PROBLEM DETAILS =>
All of the material below is to be repeated exactly.
◇ ◇ ◇ ◇ ◇ ◇ ◇
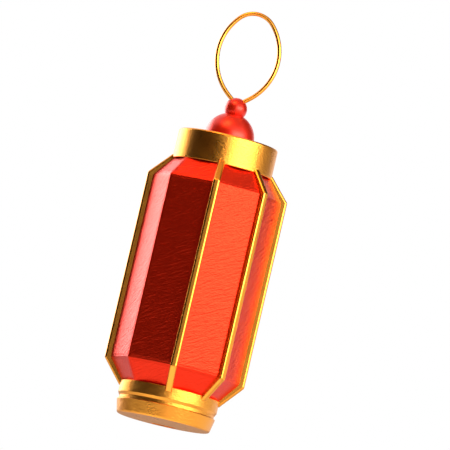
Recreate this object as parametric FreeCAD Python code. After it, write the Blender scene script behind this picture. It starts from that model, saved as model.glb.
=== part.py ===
"""Hanging festival lantern: eight-sided shade in a cage of bent ribs, round collar and base, and an
oval hanging ring through a bead that the lantern swings and turns under. Three cells in the base
light it through a frosted diffuser.

Millimetres. +Z is up and runs along the lantern's axis, the origin is the centre of the underside,
and +X lies along the wire in the bead's cross hole."""

import FreeCAD, Part
import os
from math import atan2, cos, degrees, pi, radians, sin, sqrt, tan

Vector = FreeCAD.Vector
UP = Vector(0, 0, 1)
AXIS = Vector(0, 0, 0)

# Clearances between pieces that move on each other
running_gap = 0.1
parting_gap = 0.3

# How near two measurements of an edge must be to count as the same
match_tolerance = 0.0001

# Shade: an octagonal tube that tapers in at both ends
sides = 8
shade_corner_radius = 46.7
shade_end_corner_radius = 35.4
shade_straight_height = 131.4
shade_taper_height = 14.4
panel_thickness = 1.0
panel_fold_radius = 0.8
panel_seam = 0.3
bare_fold_radius = 1.2
bare_corner_angle = 225.0

# Ribs
rib_width = 5.0
rib_depth = 3.3
rib_edge_radius = 1.5
rib_bend_radius = 2.0
rib_end_thickness = 0.6
rib_top_lap = 2.4
rib_bottom_lap = 3.3
rib_seat_depth = 3.0

# Collar, as wide as the shade's end
collar_height = 21.2
collar_wall = 1.2
collar_lid = 1.8
collar_edge_radius = 1.4
collar_lip_radius = 0.5

# Base: a fixed band with a neck, and the cap under it, each a little inside the one above
band_inset = 0.1
band_height = 10.1
band_flange = 2.0
band_edge_radius = 0.4
band_lip_height = 1.9
band_lip_depth = 1.0
neck_inset = 1.3
neck_height = 2.3
neck_wall = 1.3
cap_height = 10.0
cap_top_inset = 0.1
cap_bottom_inset = 2.2
cap_floor = 2.0
cap_foot_radius = 1.7
cap_rim_radius = 0.4
cap_spigot_wall = 1.2
cap_spigot_height = 7.0

# Rings inside the shade that the panels are bonded to
shade_ring_height = 6.0
shade_ring_wall = 3.5
upper_ring_recess = 1.2
upper_ring_flange = 2.0
lower_ring_floor = 2.0
lower_ring_drop = 5.0
lower_ring_wall = 2.5

# Dome, bead and swivel
dome_radius = 17.5
dome_centre_rise = 1.5
dome_wall = 2.4
dome_boss_radius = 6.0
bead_radius = 7.9
bead_above_dome = 20.7
bead_hole_length = 9.4
bead_hole_play = 0.2
mouth_end_play = 0.15
screw_radius = 2.0
screw_grip = 7.6
screw_head_radius = 4.0
screw_head_height = 2.8
screw_head_edge = 0.8
washer_radius = 8.5
washer_thickness = 1.0

# Hanging ring: arcs at the top and each side, and straight flanks that run down to a tip arc
wire_radius = 1.5
ring_half_width = 21.4
ring_top_radius = 15.7
ring_tip_radius = 8.0
ring_flank_length = 3.0
ring_above_bead = 5.0
ring_widest_rise = 33.4
ring_top_rise = 30.25
ring_swing = 75.0

# Cells and their holder: the cells take the length that the holder leaves, here 44.5 mm over the nub
cell_radius = 5.25
cell_nub_radius = 1.9
cell_nub_length = 0.8
cell_spacing = 0.5
cell_count = 3
cell_play = 0.15
contact_thickness = 0.4
contact_width = 8.0
contact_height = 7.4
bay_ridge_rise = 2.6
contact_tail_width = 3.0
spring_room = 4.7
spring_width = 5.0
spring_thickness = 0.4
spring_height = 8.0
holder_clearance = 0.4
holder_wall = 0.96
holder_roof = 1.5
holder_floor_gap = 1.0
holder_bay_side = 0.4

# Screws that hold the holder up
holder_screw_radius = 1.2
holder_screw_head_radius = 2.3
holder_screw_head_height = 1.6
holder_screw_inset = 3.4
holder_screw_angles = [55.0, 125.0, 270.0]
holder_screw_depth = 1.8
holder_screw_sink = 9.0

# Switch
switch_inset = 7.5
switch_length = 13.0
switch_width = 6.4
switch_height = 6.0
switch_drop = 5.2
switch_wall = 1.0
lever_length = 5.0
lever_width = 2.4
lever_foot_length = 8.0
lever_foot_width = 3.8
lever_foot_height = 1.2
lever_travel = 2.5
lever_recess = 0.4
thumb_recess_length = 18.0
thumb_recess_width = 9.0
thumb_recess_depth = 1.0

# Light
board_play = 0.2
board_thickness = 1.6
led_radius = 2.5
led_flange_radius = 2.9
led_flange_height = 1.0
led_barrel_height = 4.5
led_count = 3
led_circle_radius = 8.0
diffuser_radius = 20.0
diffuser_height = 74.0
diffuser_wall = 1.2
diffuser_flange = 1.5

# Heights worked out from the sizes above
neck_bottom = cap_height + parting_gap
band_bottom = neck_bottom + neck_height
band_top = band_bottom + band_height
lower_bend = band_top + shade_taper_height
upper_bend = lower_bend + shade_straight_height
collar_bottom = upper_bend + shade_taper_height
collar_top = collar_bottom + collar_height
lid_underside = collar_top - collar_lid
dome_centre = collar_top + dome_centre_rise
bead_centre = dome_centre + bead_above_dome
ring_bottom = bead_centre + ring_above_bead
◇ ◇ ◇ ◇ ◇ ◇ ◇
TASK RESPONSE =>
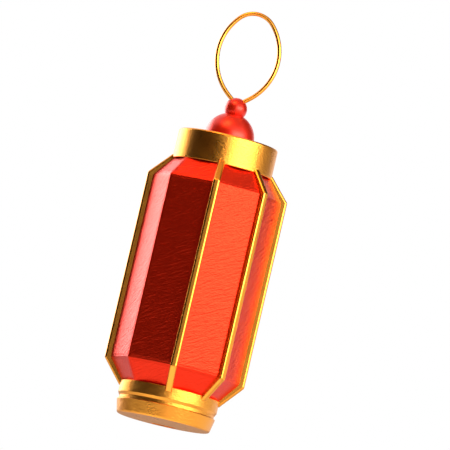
Recreate this object as parametric FreeCAD Python code. After it, write the Blender scene script behind this picture. It starts from that model, saved as model.glb.
=== part.py ===
"""Hanging festival lantern: eight-sided shade in a cage of bent ribs, round collar and base, and an
oval hanging ring through a bead that the lantern swings and turns under. Three cells in the base
light it through a frosted diffuser.

Millimetres. +Z is up and runs along the lantern's axis, the origin is the centre of the underside,
and +X lies along the wire in the bead's cross hole."""

import FreeCAD, Part
import os
from math import atan2, cos, degrees, pi, radians, sin, sqrt, tan

Vector = FreeCAD.Vector
UP = Vector(0, 0, 1)
AXIS = Vector(0, 0, 0)

# Clearances between pieces that move on each other
running_gap = 0.1
parting_gap = 0.3

# How near two measurements of an edge must be to count as the same
match_tolerance = 0.0001

# Shade: an octagonal tube that tapers in at both ends
sides = 8
shade_corner_radius = 46.7
shade_end_corner_radius = 35.4
shade_straight_height = 131.4
shade_taper_height = 14.4
panel_thickness = 1.0
panel_fold_radius = 0.8
panel_seam = 0.3
bare_fold_radius = 1.2
bare_corner_angle = 225.0

# Ribs
rib_width = 5.0
rib_depth = 3.3
rib_edge_radius = 1.5
rib_bend_radius = 2.0
rib_end_thickness = 0.6
rib_top_lap = 2.4
rib_bottom_lap = 3.3
rib_seat_depth = 3.0

# Collar, as wide as the shade's end
collar_height = 21.2
collar_wall = 1.2
collar_lid = 1.8
collar_edge_radius = 1.4
collar_lip_radius = 0.5

# Base: a fixed band with a neck, and the cap under it, each a little inside the one above
band_inset = 0.1
band_height = 10.1
band_flange = 2.0
band_edge_radius = 0.4
band_lip_height = 1.9
band_lip_depth = 1.0
neck_inset = 1.3
neck_height = 2.3
neck_wall = 1.3
cap_height = 10.0
cap_top_inset = 0.1
cap_bottom_inset = 2.2
cap_floor = 2.0
cap_foot_radius = 1.7
cap_rim_radius = 0.4
cap_spigot_wall = 1.2
cap_spigot_height = 7.0

# Rings inside the shade that the panels are bonded to
shade_ring_height = 6.0
shade_ring_wall = 3.5
upper_ring_recess = 1.2
upper_ring_flange = 2.0
lower_ring_floor = 2.0
lower_ring_drop = 5.0
lower_ring_wall = 2.5

# Dome, bead and swivel
dome_radius = 17.5
dome_centre_rise = 1.5
dome_wall = 2.4
dome_boss_radius = 6.0
bead_radius = 7.9
bead_above_dome = 20.7
bead_hole_length = 9.4
bead_hole_play = 0.2
mouth_end_play = 0.15
screw_radius = 2.0
screw_grip = 7.6
screw_head_radius = 4.0
screw_head_height = 2.8
screw_head_edge = 0.8
washer_radius = 8.5
washer_thickness = 1.0

# Hanging ring: arcs at the top and each side, and straight flanks that run down to a tip arc
wire_radius = 1.5
ring_half_width = 21.4
ring_top_radius = 15.7
ring_tip_radius = 8.0
ring_flank_length = 3.0
ring_above_bead = 5.0
ring_widest_rise = 33.4
ring_top_rise = 30.25
ring_swing = 75.0

# Cells and their holder: the cells take the length that the holder leaves, here 44.5 mm over the nub
cell_radius = 5.25
cell_nub_radius = 1.9
cell_nub_length = 0.8
cell_spacing = 0.5
cell_count = 3
cell_play = 0.15
contact_thickness = 0.4
contact_width = 8.0
contact_height = 7.4
bay_ridge_rise = 2.6
contact_tail_width = 3.0
spring_room = 4.7
spring_width = 5.0
spring_thickness = 0.4
spring_height = 8.0
holder_clearance = 0.4
holder_wall = 0.96
holder_roof = 1.5
holder_floor_gap = 1.0
holder_bay_side = 0.4

# Screws that hold the holder up
holder_screw_radius = 1.2
holder_screw_head_radius = 2.3
holder_screw_head_height = 1.6
holder_screw_inset = 3.4
holder_screw_angles = [55.0, 125.0, 270.0]
holder_screw_depth = 1.8
holder_screw_sink = 9.0

# Switch
switch_inset = 7.5
switch_length = 13.0
switch_width = 6.4
switch_height = 6.0
switch_drop = 5.2
switch_wall = 1.0
lever_length = 5.0
lever_width = 2.4
lever_foot_length = 8.0
lever_foot_width = 3.8
lever_foot_height = 1.2
lever_travel = 2.5
lever_recess = 0.4
thumb_recess_length = 18.0
thumb_recess_width = 9.0
thumb_recess_depth = 1.0

# Light
board_play = 0.2
board_thickness = 1.6
led_radius = 2.5
led_flange_radius = 2.9
led_flange_height = 1.0
led_barrel_height = 4.5
led_count = 3
led_circle_radius = 8.0
diffuser_radius = 20.0
diffuser_height = 74.0
diffuser_wall = 1.2
diffuser_flange = 1.5

# Heights worked out from the sizes above
neck_bottom = cap_height + parting_gap
band_bottom = neck_bottom + neck_height
band_top = band_bottom + band_height
lower_bend = band_top + shade_taper_height
upper_bend = lower_bend + shade_straight_height
collar_bottom = upper_bend + shade_taper_height
collar_top = collar_bottom + collar_height
lid_underside = collar_top - collar_lid
dome_centre = collar_top + dome_centre_rise
bead_centre = dome_centre + bead_above_dome
ring_bottom = bead_centre + ring_above_bead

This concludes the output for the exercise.